Directed by Scott Mann and starring Grace Caroline Currey, Virginia Gardner, Mason Gooding, and Jeffrey Dean Morgan, "Fall" is a 2022 thriller with a threadbare but tense plot involving two women—both experienced rock climbers, one of whom lost her husband—who decide to climb the 2,000-foot-tall B-67 TV Tower (fictional, but based on a real-life tower), which proves to be rusty and rickety, not to mention a character in its own right.

The movie begins with three climbers: Becky (Currey), her husband Dan (Gooding), and Becky's fearless friend Hunter (Gardner). They're scaling a tall cliff out in the mountains somewhere (and for a movie in which geography plays such a key role, we never learn place names) when Dan slides his hand into a rocky niche to get a proper handhold, and a bird flies out, startling him. Dan slips off the cliff and plunges downward, stopping only thanks to a secured climbing rope. Unfortunately, the rope's clip gives way (shades of "Cliffhanger," whose beginning plays out exactly the same way, but with the gender roles reversed), and Dan falls to his death. Becky is devastated by the loss of her husband, and a year passes during which she drinks at a local bar and listens to Dan's voice-message recording over and over as a way of keeping his memory alive. Hunter, meanwhile, has become a thrill-seeking YouTuber who climbs at dangerous locations, consistent with how she was before Dan's death. Becky's father has tried to connect with Becky to help her out of her depression and get her back to living life, but Becky deeply resents these attempts. Hunter suddenly reappears; she tells Becky that Becky's dad had called her in a last-ditch effort to get someone to talk to the desolate widow, and Hunter comes with a proposal: conquer fear by climbing the B-67 Tower. Becky is hesitant at first; she hasn't climbed since Dan's death. Ultimately, though, she relents, and the project is on. Becky has to tolerate Hunter's constant selfies and videos meant for YouTube upload; Hunter wears a cleavage-revealing pushup bra to augment her click rate.

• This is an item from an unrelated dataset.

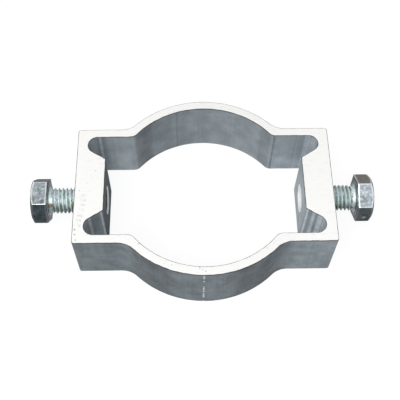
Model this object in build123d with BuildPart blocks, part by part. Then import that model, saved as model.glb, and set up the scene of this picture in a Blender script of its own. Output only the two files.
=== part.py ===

The rest of the movie is devoted to how the trip turns into a disaster. The ladies make it to the top of the tower, where Becky releases Dan's ashes, but as they begin to climb back down, the rusty ladder that runs the final 200 feet of the tower's spire collapses, trapping the ladies at the top, where they huddle on a narrow platform, totally exposed to the elements. Frustratingly, the backpack containing their shared supplies (water, a drone, etc.) has fallen onto an antenna outcropping that may or may not be within reach of their lone rope. The young women think of several strategies to call for help. At one point, reasoning that they can regain a cell-phone signal by dropping Hunter's cell phone to the ground inside a shoe padded with clothing to blunt impact, they desperately type out a text message and drop the phone off the tower. This moment will become significant again near the very end of the film. They also try writing a note and attaching it to their drone, which they hope to fly back to their motel, but nature or karma has other plans. 

For a film about wide-open spaces, "Fall" often has an intimate, claustrophobic feel, probably because the two women spend so much time trapped on that top platform, exposed to the wind, the cold, and the mercilessly bright sun. "Fall" also features an interesting twist before the end—one that I won't reveal, but which some watchers might be able to predict. As I mentioned above, the story's plot is simple and spare; one critic calls this sort of movie a "bottle film" in which a character or characters are bottled up in some situation (as with "Gravity" or "The Martian") and must somehow contrive a way to get home or to get to safety using wits and skill, with a bit of luck thrown in. Our female leads are both capable actresses; you sense Hunter's excitement about the challenge of climbing the tower, as well as Becky's mounting dread, which competes with her depression despite her having said yes to coming along. The film generally avoids some of the hoarier clichés native to bad-decisions-seen-a-mile-away movies, but there are still some boilerplate, predictable "something bad's about to happen" moments. I saw some reviews that complained about certain special-effects scenes, but for my money, those problems were mostly confined to the CGI vultures that begin to attack the women as they weaken.

Overall, if movies are primarily about emotional experiences, then "Fall" did its job and left me feeling tense throughout most of its run time. I didn't see the plot twist coming, so it was genuinely surprising for me. I liked the movie a lot, but it serves as a reminder of why you'll never see me trying to scale any old, rusty, 2,000-foot towers. Jeffrey Dean Morgan plays Becky's dad; he's fine in the role, but the dad barely figures into the plot except as a bookend device. Oh, come to think of it, the story contains another plot twist, but this one was absurdly easy to figure out from the not-so-subtle hints near the beginning of the film. "Fall" has its flaws, but I found it to be thoroughly entertaining, and while I've never seen the two principal actresses before, I suspect they're both going places. The movie apparently made $22 million on a budget of only $3 million, which is pretty impressive. If you're looking for something taut and suspenseful, and you're not too afraid of heights, this could be the movie for you.